Depois disto, quando me surgia a pergunta «Tens família indiana?», respondia, rápida e certeiramente: «Não, tenho família em Kabul, no Afeganistão». A resposta convencia alguns colegas, mas não me convencia a mim. Até que em 1997, a Kabul que havia em mim saiu do papel e veio ao meu encontro, numa manhã de primavera. Agora já todos ouviam falar de Kabul, de talibãs e de burkas. Eu transformei-me naquela rapariga morena e rechonchuda de calças de ganga, pronta a partir para a aventura. E assim me descolei do papel e entrei num comboio onde percebi o que era não ter identidade. Esse périplo que encetei, entre aventuras arqueológicas e páginas escritas de histórias reais, fez-me mergulhar numa profusão de rostos, paisagens, pronúncias e cheiros que, aos poucos, me afastaram da minha confortável e identitária Lisboa. Ao regressar, eu vinha sempre diferente. Seria mesmo de Kabul?
Surgiria mais tarde, teria eu uns 22 anos, um encontro inesperado com um saudita no Olivais Shopping. Ficou a olhar para mim, de forma intensa e grave. Perguntou-me em inglês: «Are you from Saudi Arabia?». Não, claro que não, que disparate! E confirma o que eu mais temia. Sou mesmo parecida com as mulheres sauditas. Bolas! Mas isso já vem estragar outra vez a justificação imaginária das minhas origens.
Até que, aos 26, naquela que foi provavelmente uma das viagens menos escolhidas da minha vida, por ser barata e ter variedade, me vi no Norte de África, entre berberes e tunisinos. E foi nesse mergulho desconhecido que encontrei a outra face de Lisboa, o outro lado do meu coração. Ali percebi que, vendo-me ao espelho, eu era igual. Que desde criança sempre tive o hábito irritante de lançar gritos estalidos com a língua no céu-da-boca, sem perceber porquê. Que nas restantes viagens que faria a Marrocos, Turquia e Tunísia de novo, algo de muito estranho me aproximava daquelas gentes. Foi nos olhares de homens e mulheres tunisinos que encontrei uma espécie de reflexo. E eles olhavam-me não como se olha para uma turista loura muito bonita, mas como quem olha para o seu semelhante.

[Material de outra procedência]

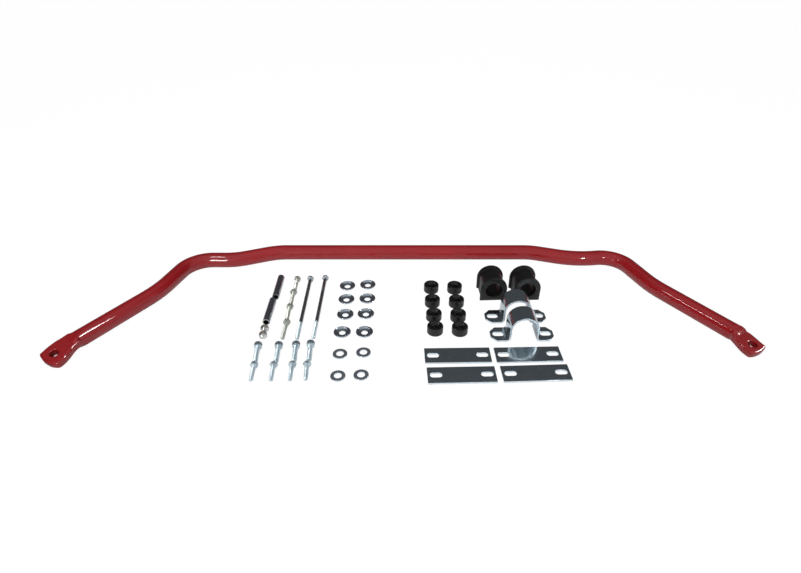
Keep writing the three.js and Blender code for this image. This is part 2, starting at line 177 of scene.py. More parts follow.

A loucura pelas viagens tomou-me de assalto, embora de forma comedida, por não ter uma bolsa recheada. E sempre que partia para a próxima aventura, fosse no norte de África, no Mediterrâneo ou na Europa Central, eu era mais do que lisboeta: era romana, europeia, mediterrânica, árabe, atlântica.
Mas hoje, mesmo que continue presa entre definições – sou professora ou sou jornalista? Sou historiadora ou sou escritora? – eu não consigo, cada vez mais, identificar-me, vestir uma camisola apenas. É por isso, diz o Freud que há em mim, que continuo, como a pseudo-arqueóloga que já fui, a escavar Lisboa à procura de romanos, muçulmanos e gente que simplesmente gostava de viajar. E por essa ordem de ideias, sou, incontestavelmente, uma convicta e orgulhosa lisboeta.